> _Exercise aim_
In the listing below, find the line that contains "obj = cad_parts[node]" and the line that contains "camera=False, diffuse=False, shadow=False)". Quote both and every line between them, exactly, and nothing more.

> _Material_
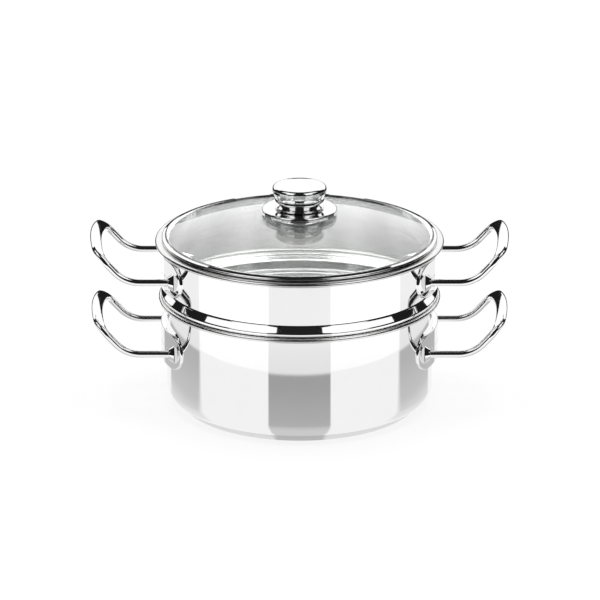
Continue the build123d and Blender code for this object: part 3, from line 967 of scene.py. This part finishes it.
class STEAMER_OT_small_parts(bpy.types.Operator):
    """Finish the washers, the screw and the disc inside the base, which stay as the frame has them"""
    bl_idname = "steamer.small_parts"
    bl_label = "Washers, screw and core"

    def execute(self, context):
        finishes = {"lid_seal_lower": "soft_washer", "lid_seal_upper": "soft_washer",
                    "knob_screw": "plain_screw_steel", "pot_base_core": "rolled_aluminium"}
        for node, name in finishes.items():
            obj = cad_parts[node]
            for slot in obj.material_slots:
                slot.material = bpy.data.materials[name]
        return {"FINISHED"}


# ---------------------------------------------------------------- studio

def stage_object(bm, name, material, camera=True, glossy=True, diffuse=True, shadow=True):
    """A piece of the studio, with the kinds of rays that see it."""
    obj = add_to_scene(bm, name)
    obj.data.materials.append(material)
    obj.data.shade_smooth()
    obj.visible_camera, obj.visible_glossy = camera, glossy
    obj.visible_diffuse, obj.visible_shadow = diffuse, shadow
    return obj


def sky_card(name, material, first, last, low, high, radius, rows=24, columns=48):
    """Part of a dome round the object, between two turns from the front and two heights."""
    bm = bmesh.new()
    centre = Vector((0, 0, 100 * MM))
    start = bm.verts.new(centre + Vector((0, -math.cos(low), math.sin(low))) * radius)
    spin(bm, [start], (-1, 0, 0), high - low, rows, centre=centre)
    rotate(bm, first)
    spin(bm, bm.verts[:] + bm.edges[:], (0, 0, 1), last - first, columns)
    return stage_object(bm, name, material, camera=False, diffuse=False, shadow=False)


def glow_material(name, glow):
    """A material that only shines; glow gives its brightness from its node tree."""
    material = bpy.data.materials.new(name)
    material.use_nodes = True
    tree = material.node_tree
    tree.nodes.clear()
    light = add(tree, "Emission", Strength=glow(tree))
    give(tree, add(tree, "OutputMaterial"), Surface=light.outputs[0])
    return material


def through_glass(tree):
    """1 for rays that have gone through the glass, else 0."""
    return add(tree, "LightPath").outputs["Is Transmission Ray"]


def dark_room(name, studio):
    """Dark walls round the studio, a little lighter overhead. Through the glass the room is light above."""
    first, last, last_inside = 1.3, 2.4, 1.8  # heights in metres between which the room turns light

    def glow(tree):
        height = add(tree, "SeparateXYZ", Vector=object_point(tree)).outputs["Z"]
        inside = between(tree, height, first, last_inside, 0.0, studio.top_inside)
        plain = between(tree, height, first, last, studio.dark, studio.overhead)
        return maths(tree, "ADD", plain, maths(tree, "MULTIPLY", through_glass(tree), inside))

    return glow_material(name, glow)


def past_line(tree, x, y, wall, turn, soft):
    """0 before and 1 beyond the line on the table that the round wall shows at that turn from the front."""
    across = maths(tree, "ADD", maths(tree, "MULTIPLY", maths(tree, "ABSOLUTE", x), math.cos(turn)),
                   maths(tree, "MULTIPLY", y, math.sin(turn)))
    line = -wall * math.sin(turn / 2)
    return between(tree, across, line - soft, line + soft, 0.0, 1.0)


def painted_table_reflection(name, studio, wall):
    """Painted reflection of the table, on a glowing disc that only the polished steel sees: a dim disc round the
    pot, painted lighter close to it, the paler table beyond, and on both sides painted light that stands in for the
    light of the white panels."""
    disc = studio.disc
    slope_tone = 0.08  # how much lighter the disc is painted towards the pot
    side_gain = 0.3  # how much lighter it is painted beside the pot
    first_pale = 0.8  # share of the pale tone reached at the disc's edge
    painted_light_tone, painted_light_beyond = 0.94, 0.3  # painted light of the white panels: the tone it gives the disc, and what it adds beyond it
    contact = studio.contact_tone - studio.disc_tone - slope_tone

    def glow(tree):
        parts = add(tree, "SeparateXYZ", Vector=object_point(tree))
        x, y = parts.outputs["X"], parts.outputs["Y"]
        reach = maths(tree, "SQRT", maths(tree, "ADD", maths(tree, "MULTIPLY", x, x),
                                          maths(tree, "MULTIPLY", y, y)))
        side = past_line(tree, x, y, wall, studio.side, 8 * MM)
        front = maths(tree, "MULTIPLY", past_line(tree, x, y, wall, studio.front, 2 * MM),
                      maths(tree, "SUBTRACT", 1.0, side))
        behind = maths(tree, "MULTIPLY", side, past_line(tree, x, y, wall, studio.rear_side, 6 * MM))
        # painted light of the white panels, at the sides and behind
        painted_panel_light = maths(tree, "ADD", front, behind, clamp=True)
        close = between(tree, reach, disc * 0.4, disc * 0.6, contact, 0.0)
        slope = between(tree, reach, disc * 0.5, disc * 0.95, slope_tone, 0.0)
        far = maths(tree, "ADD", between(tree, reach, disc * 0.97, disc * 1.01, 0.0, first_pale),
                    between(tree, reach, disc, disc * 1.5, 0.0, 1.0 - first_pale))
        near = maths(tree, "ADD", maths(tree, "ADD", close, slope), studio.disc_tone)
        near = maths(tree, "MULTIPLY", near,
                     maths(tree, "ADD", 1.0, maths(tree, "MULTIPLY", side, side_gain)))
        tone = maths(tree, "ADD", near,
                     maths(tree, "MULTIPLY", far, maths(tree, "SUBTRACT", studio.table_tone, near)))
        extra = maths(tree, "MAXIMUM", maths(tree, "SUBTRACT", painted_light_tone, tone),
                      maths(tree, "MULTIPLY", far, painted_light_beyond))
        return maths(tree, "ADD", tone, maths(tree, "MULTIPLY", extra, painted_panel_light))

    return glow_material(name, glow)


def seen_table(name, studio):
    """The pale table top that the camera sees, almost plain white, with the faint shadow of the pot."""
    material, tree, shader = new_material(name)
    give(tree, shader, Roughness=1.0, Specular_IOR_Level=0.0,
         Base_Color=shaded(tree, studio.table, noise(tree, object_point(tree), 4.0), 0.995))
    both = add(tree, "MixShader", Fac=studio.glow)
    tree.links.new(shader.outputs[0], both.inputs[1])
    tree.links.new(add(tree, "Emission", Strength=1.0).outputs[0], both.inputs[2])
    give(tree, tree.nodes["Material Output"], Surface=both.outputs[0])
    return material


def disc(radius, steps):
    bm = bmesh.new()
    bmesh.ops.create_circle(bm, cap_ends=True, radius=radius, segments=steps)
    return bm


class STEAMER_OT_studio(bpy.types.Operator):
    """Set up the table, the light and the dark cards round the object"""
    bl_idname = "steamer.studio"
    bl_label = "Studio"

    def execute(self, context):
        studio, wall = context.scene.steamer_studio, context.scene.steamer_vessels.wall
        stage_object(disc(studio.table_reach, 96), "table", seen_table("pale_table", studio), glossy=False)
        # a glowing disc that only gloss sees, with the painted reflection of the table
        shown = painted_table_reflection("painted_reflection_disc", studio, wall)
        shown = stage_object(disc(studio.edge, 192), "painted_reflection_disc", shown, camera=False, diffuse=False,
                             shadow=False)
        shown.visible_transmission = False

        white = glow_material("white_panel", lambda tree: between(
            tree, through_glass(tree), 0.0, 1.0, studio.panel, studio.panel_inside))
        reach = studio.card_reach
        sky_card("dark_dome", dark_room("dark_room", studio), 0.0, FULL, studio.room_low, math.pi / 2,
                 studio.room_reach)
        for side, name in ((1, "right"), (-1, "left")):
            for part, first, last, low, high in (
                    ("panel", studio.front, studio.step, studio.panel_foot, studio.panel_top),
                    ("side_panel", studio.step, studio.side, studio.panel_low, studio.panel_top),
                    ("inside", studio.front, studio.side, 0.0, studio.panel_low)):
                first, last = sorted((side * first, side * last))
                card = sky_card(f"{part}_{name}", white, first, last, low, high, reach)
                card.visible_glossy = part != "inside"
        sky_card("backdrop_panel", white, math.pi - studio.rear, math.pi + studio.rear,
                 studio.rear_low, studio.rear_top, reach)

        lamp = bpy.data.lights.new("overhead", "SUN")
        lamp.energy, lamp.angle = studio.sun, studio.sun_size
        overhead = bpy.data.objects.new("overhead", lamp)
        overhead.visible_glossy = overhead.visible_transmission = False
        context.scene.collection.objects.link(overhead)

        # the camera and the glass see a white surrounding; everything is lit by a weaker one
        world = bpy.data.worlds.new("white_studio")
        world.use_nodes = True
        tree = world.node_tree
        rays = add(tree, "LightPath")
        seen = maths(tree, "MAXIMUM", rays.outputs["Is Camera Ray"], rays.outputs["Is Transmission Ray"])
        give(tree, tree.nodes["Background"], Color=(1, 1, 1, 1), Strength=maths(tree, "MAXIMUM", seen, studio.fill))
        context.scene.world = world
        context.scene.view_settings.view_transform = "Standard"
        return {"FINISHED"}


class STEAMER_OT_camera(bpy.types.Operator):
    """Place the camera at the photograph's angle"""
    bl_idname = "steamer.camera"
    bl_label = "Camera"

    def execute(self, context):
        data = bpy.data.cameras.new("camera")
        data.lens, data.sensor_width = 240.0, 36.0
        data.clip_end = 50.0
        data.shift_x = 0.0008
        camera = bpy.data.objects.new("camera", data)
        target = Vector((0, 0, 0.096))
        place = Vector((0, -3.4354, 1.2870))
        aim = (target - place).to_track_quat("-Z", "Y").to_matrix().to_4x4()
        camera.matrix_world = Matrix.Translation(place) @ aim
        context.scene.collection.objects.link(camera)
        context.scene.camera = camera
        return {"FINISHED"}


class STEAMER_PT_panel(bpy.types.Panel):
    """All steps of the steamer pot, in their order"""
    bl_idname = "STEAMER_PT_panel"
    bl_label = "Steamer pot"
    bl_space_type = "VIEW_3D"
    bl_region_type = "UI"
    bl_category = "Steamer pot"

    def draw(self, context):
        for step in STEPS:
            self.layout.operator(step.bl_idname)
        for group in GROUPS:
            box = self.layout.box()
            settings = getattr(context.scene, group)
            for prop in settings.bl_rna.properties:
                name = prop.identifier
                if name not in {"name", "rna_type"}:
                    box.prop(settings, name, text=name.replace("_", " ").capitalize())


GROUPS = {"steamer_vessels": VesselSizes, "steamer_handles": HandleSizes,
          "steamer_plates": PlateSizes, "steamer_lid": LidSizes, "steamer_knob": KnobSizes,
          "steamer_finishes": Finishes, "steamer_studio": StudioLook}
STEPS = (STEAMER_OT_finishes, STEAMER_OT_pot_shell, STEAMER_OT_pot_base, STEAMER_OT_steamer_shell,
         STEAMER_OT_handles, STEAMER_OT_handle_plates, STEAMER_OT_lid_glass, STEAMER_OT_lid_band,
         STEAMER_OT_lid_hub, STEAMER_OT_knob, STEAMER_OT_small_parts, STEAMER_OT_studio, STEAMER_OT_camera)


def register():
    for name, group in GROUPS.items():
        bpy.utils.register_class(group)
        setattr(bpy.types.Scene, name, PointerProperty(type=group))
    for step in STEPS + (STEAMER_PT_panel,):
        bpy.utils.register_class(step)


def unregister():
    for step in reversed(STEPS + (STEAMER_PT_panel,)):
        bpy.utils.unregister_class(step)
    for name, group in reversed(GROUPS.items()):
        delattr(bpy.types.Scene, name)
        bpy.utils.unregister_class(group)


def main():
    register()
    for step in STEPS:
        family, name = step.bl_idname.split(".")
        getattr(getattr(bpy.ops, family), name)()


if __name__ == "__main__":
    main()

> _Solution to this problem_
            obj = cad_parts[node]
            for slot in obj.material_slots:
                slot.material = bpy.data.materials[name]
        return {"FINISHED"}


# ---------------------------------------------------------------- studio

def stage_object(bm, name, material, camera=True, glossy=True, diffuse=True, shadow=True):
    """A piece of the studio, with the kinds of rays that see it."""
    obj = add_to_scene(bm, name)
    obj.data.materials.append(material)
    obj.data.shade_smooth()
    obj.visible_camera, obj.visible_glossy = camera, glossy
    obj.visible_diffuse, obj.visible_shadow = diffuse, shadow
    return obj


def sky_card(name, material, first, last, low, high, radius, rows=24, columns=48):
    """Part of a dome round the object, between two turns from the front and two heights."""
    bm = bmesh.new()
    centre = Vector((0, 0, 100 * MM))
    start = bm.verts.new(centre + Vector((0, -math.cos(low), math.sin(low))) * radius)
    spin(bm, [start], (-1, 0, 0), high - low, rows, centre=centre)
    rotate(bm, first)
    spin(bm, bm.verts[:] + bm.edges[:], (0, 0, 1), last - first, columns)
    return stage_object(bm, name, material, camera=False, diffuse=False, shadow=False)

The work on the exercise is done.